Ramos.) The Ramos Defendants encouraged Plaintiff to under-report
the purchase price to the franchisor (PSS 3-7), misrepresented their progress
on performing their obligations to collect Plaintiff’s receivables and prepare
the formal written contract (PSS 13, 14); misrepresented their intentions to
honor the contract. On July 26, 2016,
Sanchez told Plaintiff that the buyers had no intention of honoring the “true”
sale price; the he was changing the deal because the only executed writing
was the Non-Binding Term Sheet with the false lower price (PSS 15-19). On
July 26, 2016, Sanchez told Plaintiff the buyers were going to pay him less
than they had agreed to, and that "We talked to Matt [Wilson]. We're
just going to screw you here. That's the
way it is." (PSS 16; Leverone
Decl., Ex.
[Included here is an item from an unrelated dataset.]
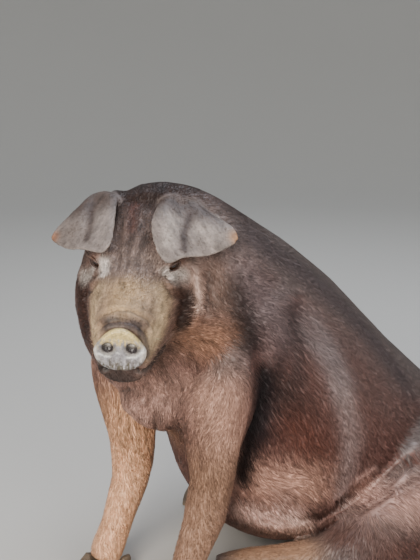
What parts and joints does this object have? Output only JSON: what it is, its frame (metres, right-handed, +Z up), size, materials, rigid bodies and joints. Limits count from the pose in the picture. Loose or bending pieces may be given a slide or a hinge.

C, Plaintiff Depo 205:15-208:21.) Later that day,
Hallauer, Wilson, and the buyers all understood that the buyers had a desire to
purchase the franchise from corporate for much cheaper "after they take
it back" from Plaintiff. (PSS 17-19.)
Therefore, based on the conspiracy and fraud, a
trier of fact could determine that Wilson and/or Nodbeh acted with malice by
clear and convincing evidence.
Accordingly, motion for summary adjudication is DENIED.